When airlines are not flying, they are not making any money. If they are stuck paying for transfers, room credits and other items, then they lose even more money. The good news is that this is happening literally in the first week of the quarter. That should given them some time to make it up over the next 85 days or so. Another help is that most travelers are likely already back home or at least where they need to be now that most people are back at work after the holidays.

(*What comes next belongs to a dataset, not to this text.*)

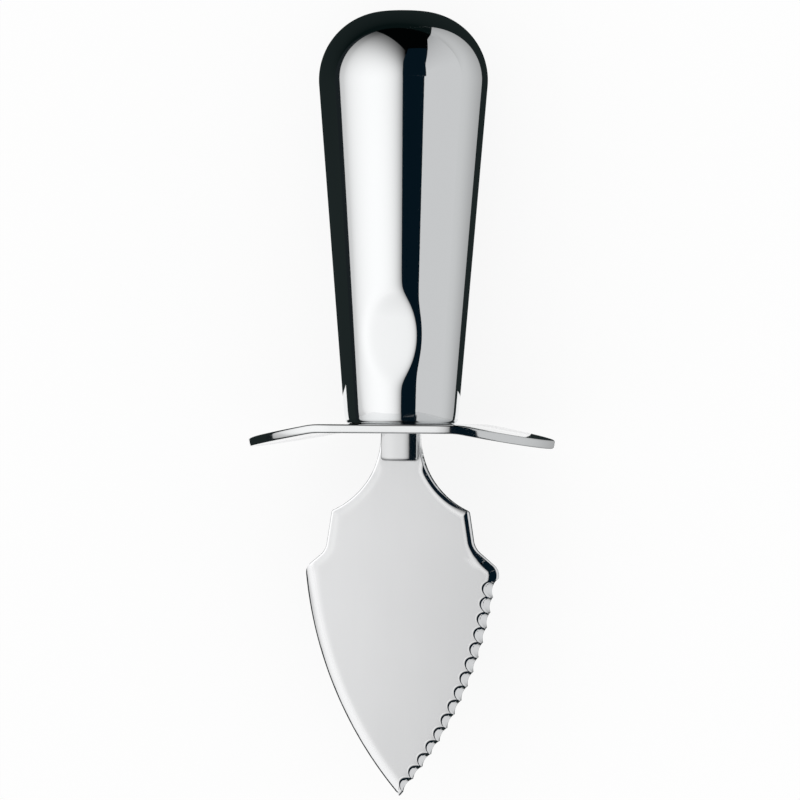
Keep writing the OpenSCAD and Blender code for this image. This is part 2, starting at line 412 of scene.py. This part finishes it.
RIM_BLEND = 0.25
BEVEL_R = 7.3
EDGE_HALF = 0.4
EDGE_BEVEL = 0.32
FACET_DROP = 0.14
FACET_ROLL = 0.75
RIDGE_ROUND = 0.2
GUARD_UNDER = -1.8

edge_x = -(EDGE_R - LEAF_W / 2)
edge_z = -BLADE_LEN + math.sqrt(EDGE_R**2 - edge_x**2)
tip_turn = math.asin((edge_z + BLADE_LEN) / EDGE_R)
stock_shift = (STOCK_TOP - STOCK_TIP) / (math.sin(tip_turn) - math.sin(SCALLOP_FIRST))
stock_z = edge_z + stock_shift
stock_r = EDGE_R + STOCK_TOP + stock_shift * math.sin(SCALLOP_FIRST)
half_pitch = EDGE_R * math.sin(SCALLOP_PITCH / 2)
bite_r = (half_pitch**2 + SCALLOP_DEEP**2) / (2 * SCALLOP_DEEP)


def corner(before, at, after, r, steps):
    """Points of a rounding of radius r at a corner, in order from before to after."""
    before, at, after = Vector(before), Vector(at), Vector(after)
    u, v = (before - at).normalized(), (after - at).normalized()
    half = math.acos(u.dot(v)) / 2
    centre = at + (u + v).normalized() * r / math.sin(half)
    a = at + u * r / math.tan(half) - centre
    b = at + v * r / math.tan(half) - centre
    start = math.atan2(a.y, a.x)
    turn = math.atan2(a.x * b.y - a.y * b.x, a.dot(b))
    return arc(centre.x, centre.y, r, start, start + turn, steps)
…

The question that will arise is how much this will bite into JetBlue’s financial figures during the March quarter. Thomson Reuters shows that revenue is expected to be $1.40 billion, up about 4.5% sequentially from last quarter and up over 7% from the first quarter a year ago. With possibly two days out of ninety days in a quarter, straight line math would put the risk at close to 2.2% of the company’s quarter. Still, this depends upon just how much the impact is on Monday and Tuesday. The other caveat, again, is what JetBlue’s insurance is.
JetBlue shares were down 4% at $8.69 on last look. Its 52-week range is $5.70 to $9.20, and the consensus price target from analysts is $8.63.
We have seen that flights are being wound down on Monday and will resume on Tuesday morning and into the afternoon. Of course, that is as of now and is subject to change.
A 4% drop in the stock is worth noting. This drop may sound like it is too much on the surface, but airline stocks had an incredible 2013. This stock also rose handily, from $8.54 on the last day of 2013 up to $9.05 by Friday’s close. We would also remind readers that JetBlue’s stock rose almost 50% in 2013.